L3tti316 · 22/05/2024 10:45

isthisodd4 · 22/05/2024 10:39

I get what you are saying in principle.

There are a couple near us. Only one does tidy up time, and that one is the most expensive by a long way. But it’s always the best. There’s no point going to a village if non if the loose parts are there.

That expensive one isn’t just tidied at the end it’s also tidied continuously throughout by a few fairies. It’s honestly blissful compared to the other villages.

They do have a 15 minutes after that between sessions. But that’s for a quick cleaning not tidying.

Yeah there is another near us and they leave 15 minutes in between their sessions (it could be half an hour actually) so they can reset the village and clean it properly.
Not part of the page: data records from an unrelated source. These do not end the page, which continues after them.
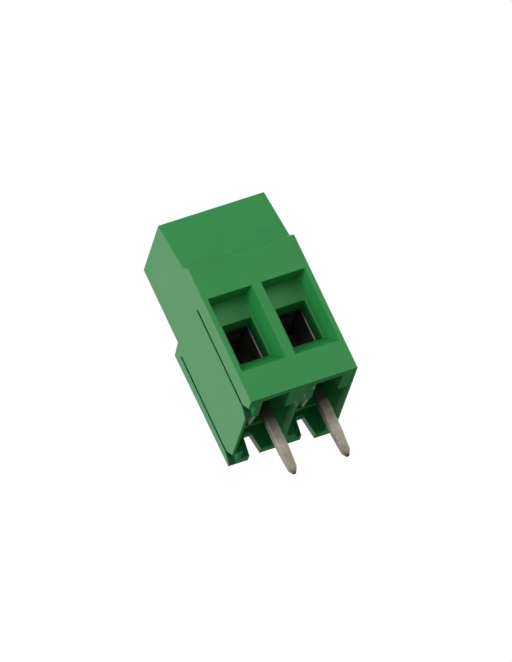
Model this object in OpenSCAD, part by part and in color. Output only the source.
// Two-pole board terminal with rising cage clamps.
// +Z points up from the board and the wire entries face -Y. The origin is on
// the board seat, midway between the two solder pins.

/* [Housing] */
// Distance between the poles; the block is two of these wide
pitch = 5.08; // [5.00:0.01:5.60]
// From the pin line forward to the wire entry face
front_depth = 4.85; // [4.60:0.05:6.00]
// From the pin line back to the rear face
back_depth = 7.60; // [7.30:0.05:9.00]
// From the board seat up to the roof
body_height = 19.26; // [18.60:0.02:22.00]
// Height of the upright front face
face_height = 13.62; // [11.50:0.02:14.50]
// Depth of the sloped ledge above the front face
ledge_depth = 1.09; // [0.40:0.01:1.40]
// Rise of that ledge
ledge_rise = 0.60; // [0.10:0.02:1.20]
// How far the upper front leans back from the ledge to the roof
upper_lean = 1.15; // [0.00:0.05:1.40]
// Depth of the step behind the screw tower
step_depth = 1.90; // [0.80:0.05:2.20]
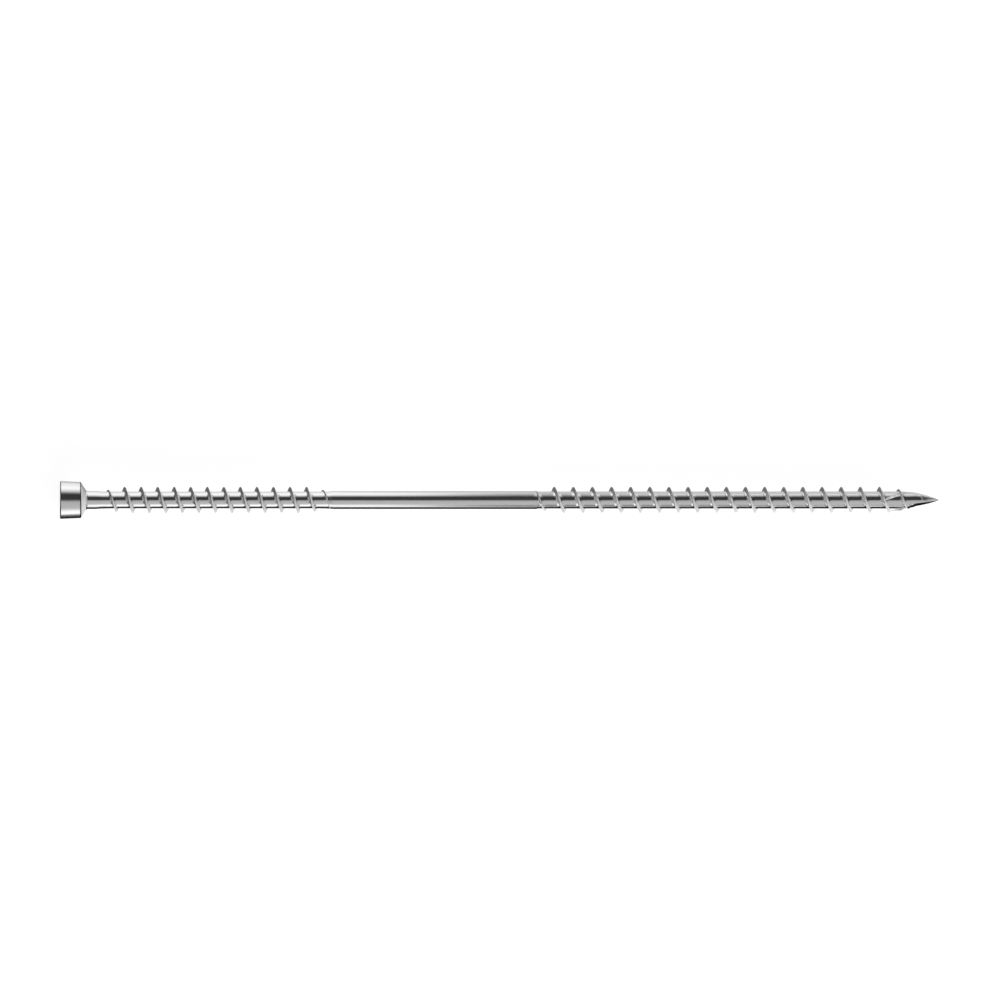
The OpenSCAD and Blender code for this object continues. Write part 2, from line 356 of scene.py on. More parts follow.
def socket_radius(s, a):
    """Distance of the six-lobed socket's wall from the axis, at an angle round it.

    A lobe is a circle whose centre lies on the lobe's line, and a waist is a circle outside
    the socket that touches the lobes beside it. The distance to either is that of the ray at
    this angle to the circle: d cos b, plus or less the root of r squared less d sin b squared.
    """
    lobe_r = LOBE_SHARE * s.socket_d
    across = WAIST_SHARE * s.socket_d
    lobe_at = s.socket_d / 2 - lobe_r
    cos, sin = math.cos(HALF_LOBE), math.sin(HALF_LOBE)
    waist_r = ((lobe_r ** 2 - across ** 2 / 4 - lobe_at ** 2 + lobe_at * across * cos)
               / (across - 2 * lobe_at * cos - 2 * lobe_r))
    waist_at = across / 2 + waist_r
    side = math.atan2(waist_at * sin, waist_at * cos - lobe_at)
    touch = math.atan2(lobe_r * math.sin(side), lobe_at + lobe_r * math.cos(side))
    b = np.abs((a + HALF_LOBE) % (2 * HALF_LOBE) - HALF_LOBE)
    g = HALF_LOBE - b
    lobe = np.sqrt(np.maximum(lobe_r ** 2 - (lobe_at * np.sin(b)) ** 2, 0))
    waist = np.sqrt(np.maximum(waist_r ** 2 - (waist_at * np.sin(g)) ** 2, 0))
    return np.where(b < touch, lobe_at * np.cos(b) + lobe, waist_at * np.cos(g) - waist)


def rim_rows(x, r, rim_r, start, steps=8):
    """A rounded rim: a quarter circle about (x, r), from an angle on, as places and radii."""
    a = start + np.linspace(0, math.pi / 2, steps + 1)
    return x - rim_r * np.cos(a), r + rim_r * np.sin(a)


# The socket's floor is a cone up to this share of the waist, and flat from there to this
# distance from the wall
CONE_SHARE = 0.94
FLOOR_GAP = 0.15 * MM
# Width and depth of the small slope round the socket's mouth
MOUTH_W = 0.12 * MM
MOUTH_DEPTH = 0.05 * MM
# Distance between the face's last ring and the rim's first one
FACE_GAP = 0.01 * MM
# How far the first thread's rows reach past the blend to the shank, and its ridge at most
HEAD_ROWS_OVER = 1.0 * MM
HEAD_RIDGE_OVER = 0.5 * MM
# How far these rows start before the neck's blend
HEAD_ROWS_BEFORE = 0.2 * MM


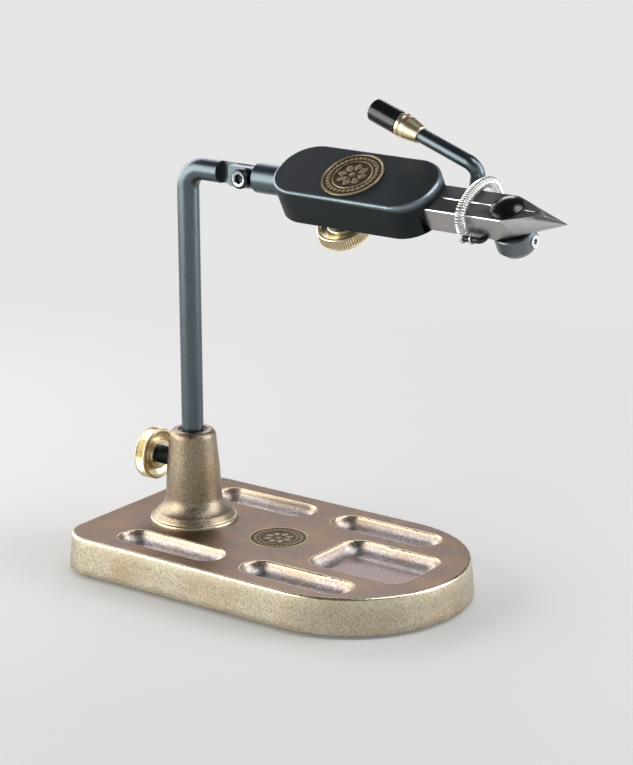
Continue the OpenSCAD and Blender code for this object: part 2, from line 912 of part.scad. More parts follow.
base_casting();
base_pad();
base_medallion();
stem_bush();
clamp_pad();
clamp_stud();
clamp_knob();
stem();
knuckle_washer();
knuckle_screw();
head_shank();
head_housing();
head_medallion();
jaw_pins();
jaw_spring_left();
jaw_spring_right();
lock_bush();
lock_pad();
lock_stud();
lock_knob();
jaw_left();
jaw_right();
spring_bar();
spring_hooks();
material_spring();
cam();
cam_hub();
hub_screw();
lever_rod();
lever_ferrule();
lever_grip();
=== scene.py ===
# %% [markdown]
# A fly tying vise holds a hook at eye height while feathers and thread are wound on it. This lesson
# dresses one that was built as exact solids: a sand-cast bronze base with pockets for hooks, a bent
# steel stem, and a rolling head whose two jaws are opened by squeezing a lever.
#
# The solids come in first, already in place and at their real size. They are the frame that every
# new surface is fitted to. A size that isn't read from them is written in millimetres.

# %% Load the frame
import bmesh
import bpy
import json
import numpy as np
from mathutils import Matrix, Vector


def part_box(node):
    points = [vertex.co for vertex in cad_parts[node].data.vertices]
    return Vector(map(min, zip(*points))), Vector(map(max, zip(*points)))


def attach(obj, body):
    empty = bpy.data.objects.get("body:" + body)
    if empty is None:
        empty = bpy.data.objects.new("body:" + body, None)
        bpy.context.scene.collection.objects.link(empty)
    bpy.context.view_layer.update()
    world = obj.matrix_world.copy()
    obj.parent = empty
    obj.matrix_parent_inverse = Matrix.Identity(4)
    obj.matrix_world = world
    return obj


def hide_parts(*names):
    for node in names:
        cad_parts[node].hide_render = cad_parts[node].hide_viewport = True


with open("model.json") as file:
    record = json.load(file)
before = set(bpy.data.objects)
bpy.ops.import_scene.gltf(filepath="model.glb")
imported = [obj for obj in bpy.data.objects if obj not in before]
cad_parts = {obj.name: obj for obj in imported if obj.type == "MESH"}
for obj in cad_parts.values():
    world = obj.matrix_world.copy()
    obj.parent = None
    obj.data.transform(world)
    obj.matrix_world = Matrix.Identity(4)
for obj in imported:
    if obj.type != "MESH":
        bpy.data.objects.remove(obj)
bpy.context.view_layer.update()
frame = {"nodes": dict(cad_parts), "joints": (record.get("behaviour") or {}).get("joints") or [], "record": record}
MM = 0.001
scene = bpy.context.scene

# %% [markdown]
# The camera stands where the photographer's did. A product photograph is taken from far away with a
# long lens, so its lines hardly converge. The lens follows from the focal length in pixels, because
# the 36 mm sensor lies along the photograph's long side.

# %% Camera
PHOTO_HEIGHT_PX = 765
FOCAL_PX = 2700
SENSOR_MM = 36.0
CAMERA_TARGET = Vector((67.16, 0.0, 90.53)) * MM
CAMERA_DISTANCE = 1128.8 * MM
CAMERA_AZIMUTH = np.radians(36.449)
CAMERA_ELEVATION = np.radians(16.557)
CAMERA_ROLL = np.radians(-0.301)


def camera_axes(azimuth, elevation, roll):
    """Right, up and back of a camera. Back points from the target to the lens; right is level and
    then turned by the roll about the line of sight."""
    back = Vector((np.sin(azimuth) * np.cos(elevation), -np.cos(azimuth) * np.cos(elevation),
                   np.sin(elevation)))
    right = (-back).cross(Vector((0, 0, 1))).normalized()
    up = right.cross(-back)
    return right * np.cos(roll) + up * np.sin(roll), up * np.cos(roll) - right * np.sin(roll), back


right, up, back = camera_axes(CAMERA_AZIMUTH, CAMERA_ELEVATION, CAMERA_ROLL)
camera_data = bpy.data.cameras.new("camera")
camera_data.sensor_width = SENSOR_MM
camera_data.lens = FOCAL_PX / PHOTO_HEIGHT_PX * SENSOR_MM
camera = bpy.data.objects.new("camera", camera_data)
scene.collection.objects.link(camera)
camera.matrix_world = Matrix.Translation(CAMERA_TARGET + back * CAMERA_DISTANCE) @ Matrix(
    (right, up, back)).transposed().to_4x4()
scene.camera = camera
scene.view_settings.view_transform = "Standard"
print("lens in mm:", round(camera_data.lens, 2))

# %% [markdown]
# Colours are written in sRGB and pass through one function to become linear. One more function adds
# a shader node. Object coordinates are in metres, so every material starts by turning them into
# millimetres, and the size of each pattern is then a length that could be measured on the real one.
#
# A node's sockets go by name or by number. On a Mix node, 0 is the share of the second colour, 6 and
# 7 are the two colours, and output 2 is the mixed one. On a Map Range node, 0 is the value, 1 and 2
# are the range that it is read from, and 3 and 4 the range that it is turned into.

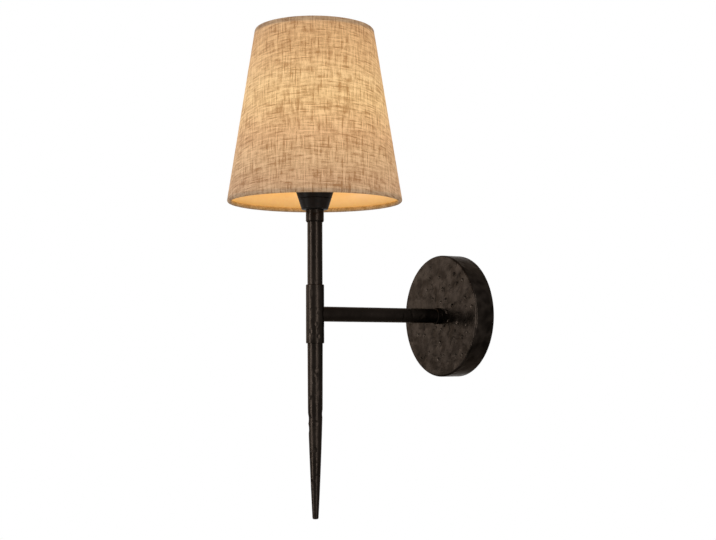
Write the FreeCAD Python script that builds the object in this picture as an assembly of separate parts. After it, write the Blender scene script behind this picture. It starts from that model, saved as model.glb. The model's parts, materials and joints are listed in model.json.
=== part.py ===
import FreeCAD, Part
import math
import os
import random

# A torch-shaped wall light: a round hammered wall plate, a level arm, a collar with a stem above it and a
# forged spike below, a lamp holder with a bulb, and a tapered linen shade.
#
# Millimetres, +z up. The wall is the plane y = 0 and the light stands out from it along -y. The origin is the
# middle of the two wall screws. Stem, spike, lamp holder and shade share one upright axis at y = -reach.

# Driving dimensions
plate_radius = 63.5
plate_depth = 22.5
plate_sheet = 1.6
plate_edge = 2.0
reach = 173.5
tube_radius = 7.5
tube_wall = 1.5
arm_ring_radius = 8.5
arm_ring_length = 7.0
collar_radius = 9.0
collar_length = 58.0
neck_radius = 8.95
neck_length = 12.3
neck_top = 103.3
spike_radius = 7.6
spike_shoulder = -92.0
spike_tip = -200.3
spike_tip_radius = 3.0
shade_bottom = 110.5
shade_height = 173.5
shade_bottom_radius = 87.0
shade_top_radius = 59.4

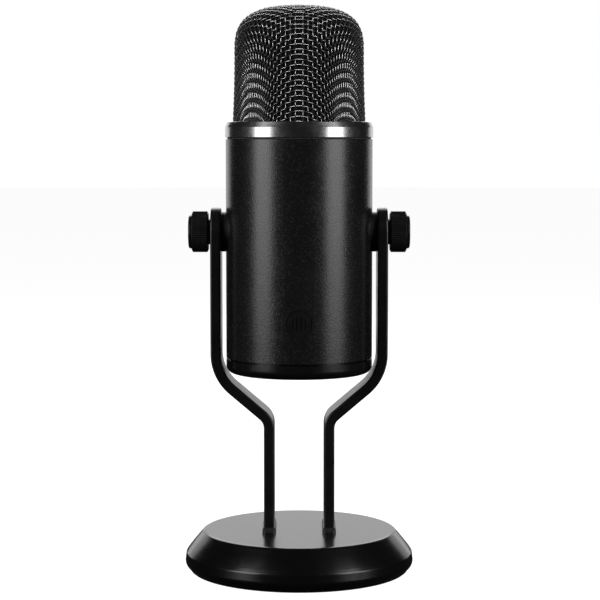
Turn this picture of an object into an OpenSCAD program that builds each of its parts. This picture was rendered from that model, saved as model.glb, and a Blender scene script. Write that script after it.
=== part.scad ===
// Desktop microphone on a yoke stand: a can-shaped head that tilts between two bent bars,
// held by two thumb screws, on a round weighted base. The front is the -Y side, the controls
// are on the +Y side, and the sockets and the boom-arm thread are in the underside of the head.
// Millimetres, +Z up, origin at the centre of the base's underside.

/* [Base] */
// Radius of the base at its widest
base_r = 59.7; // [59:0.1:61]
// Height of the base
base_h = 21; // [20.5:0.1:22]
// Height of the crease between the base's shoulder and its rim band
crease_z = 9.6; // [9:0.1:10.5]

/* [Yoke] */
// Height of the tilt axis above the table
pivot_z = 177.2; // [176:0.1:179]
// Distance from the middle to the centre of each arm beside the head
arm_x = 43.1; // [43:0.1:44]
// Distance from the middle to the centre of each leg below the head
leg_x = 15.6; // [15:0.1:17]
// Thickness of the flat bar
bar_t = 5.4; // [5:0.1:5.5]
// Width of the flat bar
bar_w = 25; // [24:0.5:25]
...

I’ve said on here I wouldn’t actually have minded maybe 5 minutes at the end without the loud obnoxious song playing and maybe you’re only expected to just put away what you’re currently playing with. But 15 minutes? That’s quite a chunk when you’re only paying for an hour and a half. The parents and children were running around like headless chickens and with the song blasting your ear drums it was chaos. Not fun at all.

OP posts:
isthisodd4 · 22/05/2024 10:52

L3tti316 · 22/05/2024 10:45

Yeah there is another near us and they leave 15 minutes in between their sessions (it could be half an hour actually) so they can reset the village and clean it properly.

I’ve said on here I wouldn’t actually have minded maybe 5 minutes at the end without the loud obnoxious song playing and maybe you’re only expected to just put away what you’re currently playing with. But 15 minutes? That’s quite a chunk when you’re only paying for an hour and a half. The parents and children were running around like headless chickens and with the song blasting your ear drums it was chaos. Not fun at all.

Well that’s great. So just go to that one?